寅子にしかできないこととはなんでしょうか。
お仕事のほうは、土地の境界に関する民事訴訟。
担当する書記官・高瀬(望月歩)は若いが覇気がなく、寅子は心配して声をかけますが、避けられてしまいます。おにぎりを食べながら本を読んでいるときに声をかけるタイミングは適切なのか、気になりました。
寅子が家に戻ると、美味しそうなメバルの煮付けとたけのこの酢味噌和えが。翌日、太郎が、魚屋と八百屋が好意でやってくれたことだと言います。その日はお刺身が届きました。ツケだとのことですが、支払いが莫大になるのでは。ただもこわいが、支払いもこわい。
「頼れるものには頼ったほうがいい」と太郎は意味深に言います。
次第に、見知らぬ土地、独特の空気が、ただの純朴で親切なものだけではないことがわかっていきます。

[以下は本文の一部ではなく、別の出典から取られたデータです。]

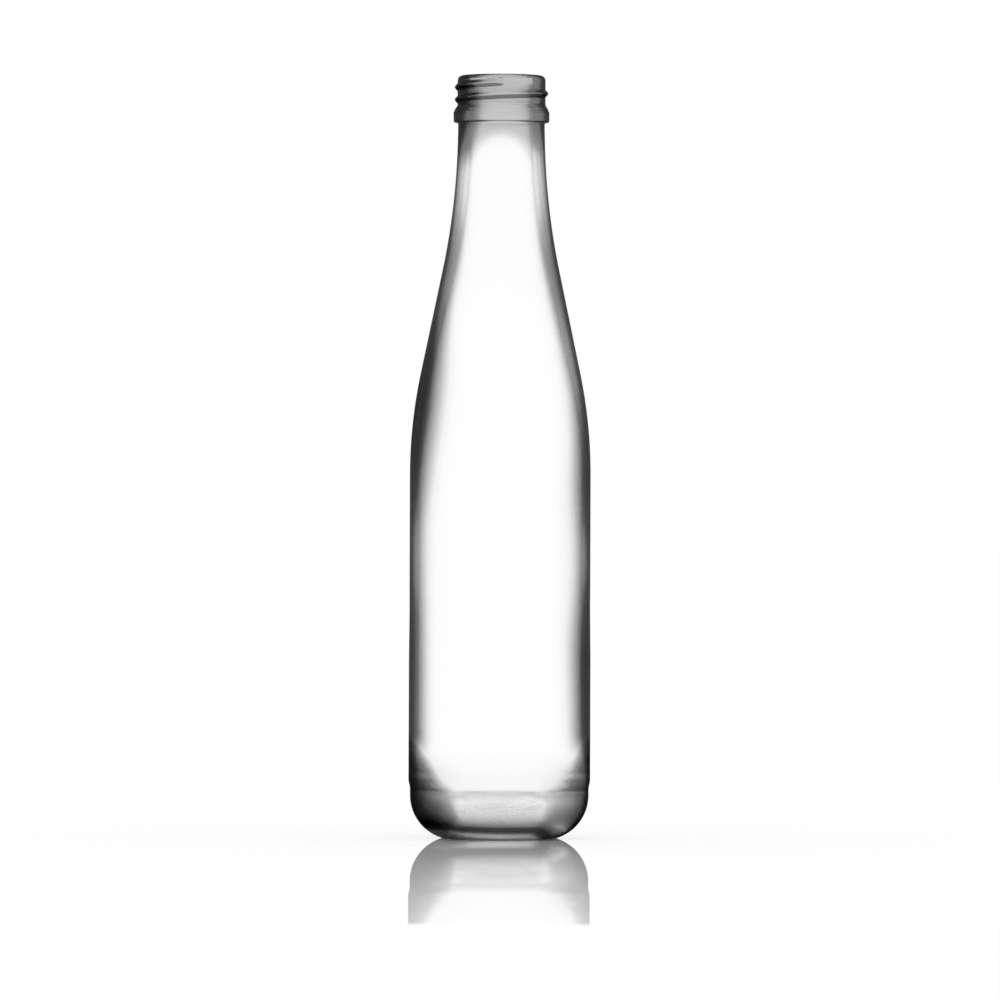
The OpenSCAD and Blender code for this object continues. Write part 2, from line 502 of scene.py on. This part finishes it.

一向に解決しない境界の問題で、寅子は現地調査をすることを提案し、問題の山の中に入ります。
そこで太郎が、申立人・森口(俵木藤汰)はこの土地の名士なのでよきにはからって欲しいと頼みます。そのほうが赴任中、楽になると、「持ちつ持たれついきましょう」とあくまで下手に出た言い方ですが、寅子が「法に則った判断をします」と生真面目に答えると、ちょっと表情が固くなって、「その土地の風土、人間に寄り添う気持ちも忘れないで」と噛んで含めるように言うのです。このときの、太郎の表情は、にこにこにやにやしていなくて真顔で、ぞくりとなりました。高橋克実の名演技。
太郎はなにか腹にいちもつありそうですが、子どもの前で親がピリピリしないほうがいいという助言は間違っていない気がします。
そのとき、川べりで森口と高瀬がなぜか揉めはじめ、寅子が仲裁に入りますが、ふとした拍子に川に落ちてしまいました。
朝ドラあるある、 水に落ちる (朝ドラ辞典ご参照ください)。ヒロインが川や水に落ちる場面は朝ドラでよくあるのですが、今回、水中からの寅子視点などもあって、なぜかリアルでした。そして、呆然となる寅子。水に落ちた寅子は、ミレーのオフィーリアの絵のようだとSNSで話題になりました。
山から戻ると、森口が高瀬を訴えると言っていると告げる太郎。いったい高瀬は何に激昂し森口に掴みかかっていたのでしょうか。
「私は法に則った判断をするまでだ」と決め顔をしたあと、寅子によろしく頼む的なことをささやきます。こわい。
寅子はあくまで法を大事にするのか、それとも郷に入っては郷に従え、この場の空気に流されるのか、さてどうなる?
高瀬は、山に登ったときも体力がなく、戦争にも行っていないことを男たちから咎められていました。勉強好きで、心身が繊細な、戦中戦後に求められた男らしさから外れたタイプなのでしょう。彼のこれからも気になります。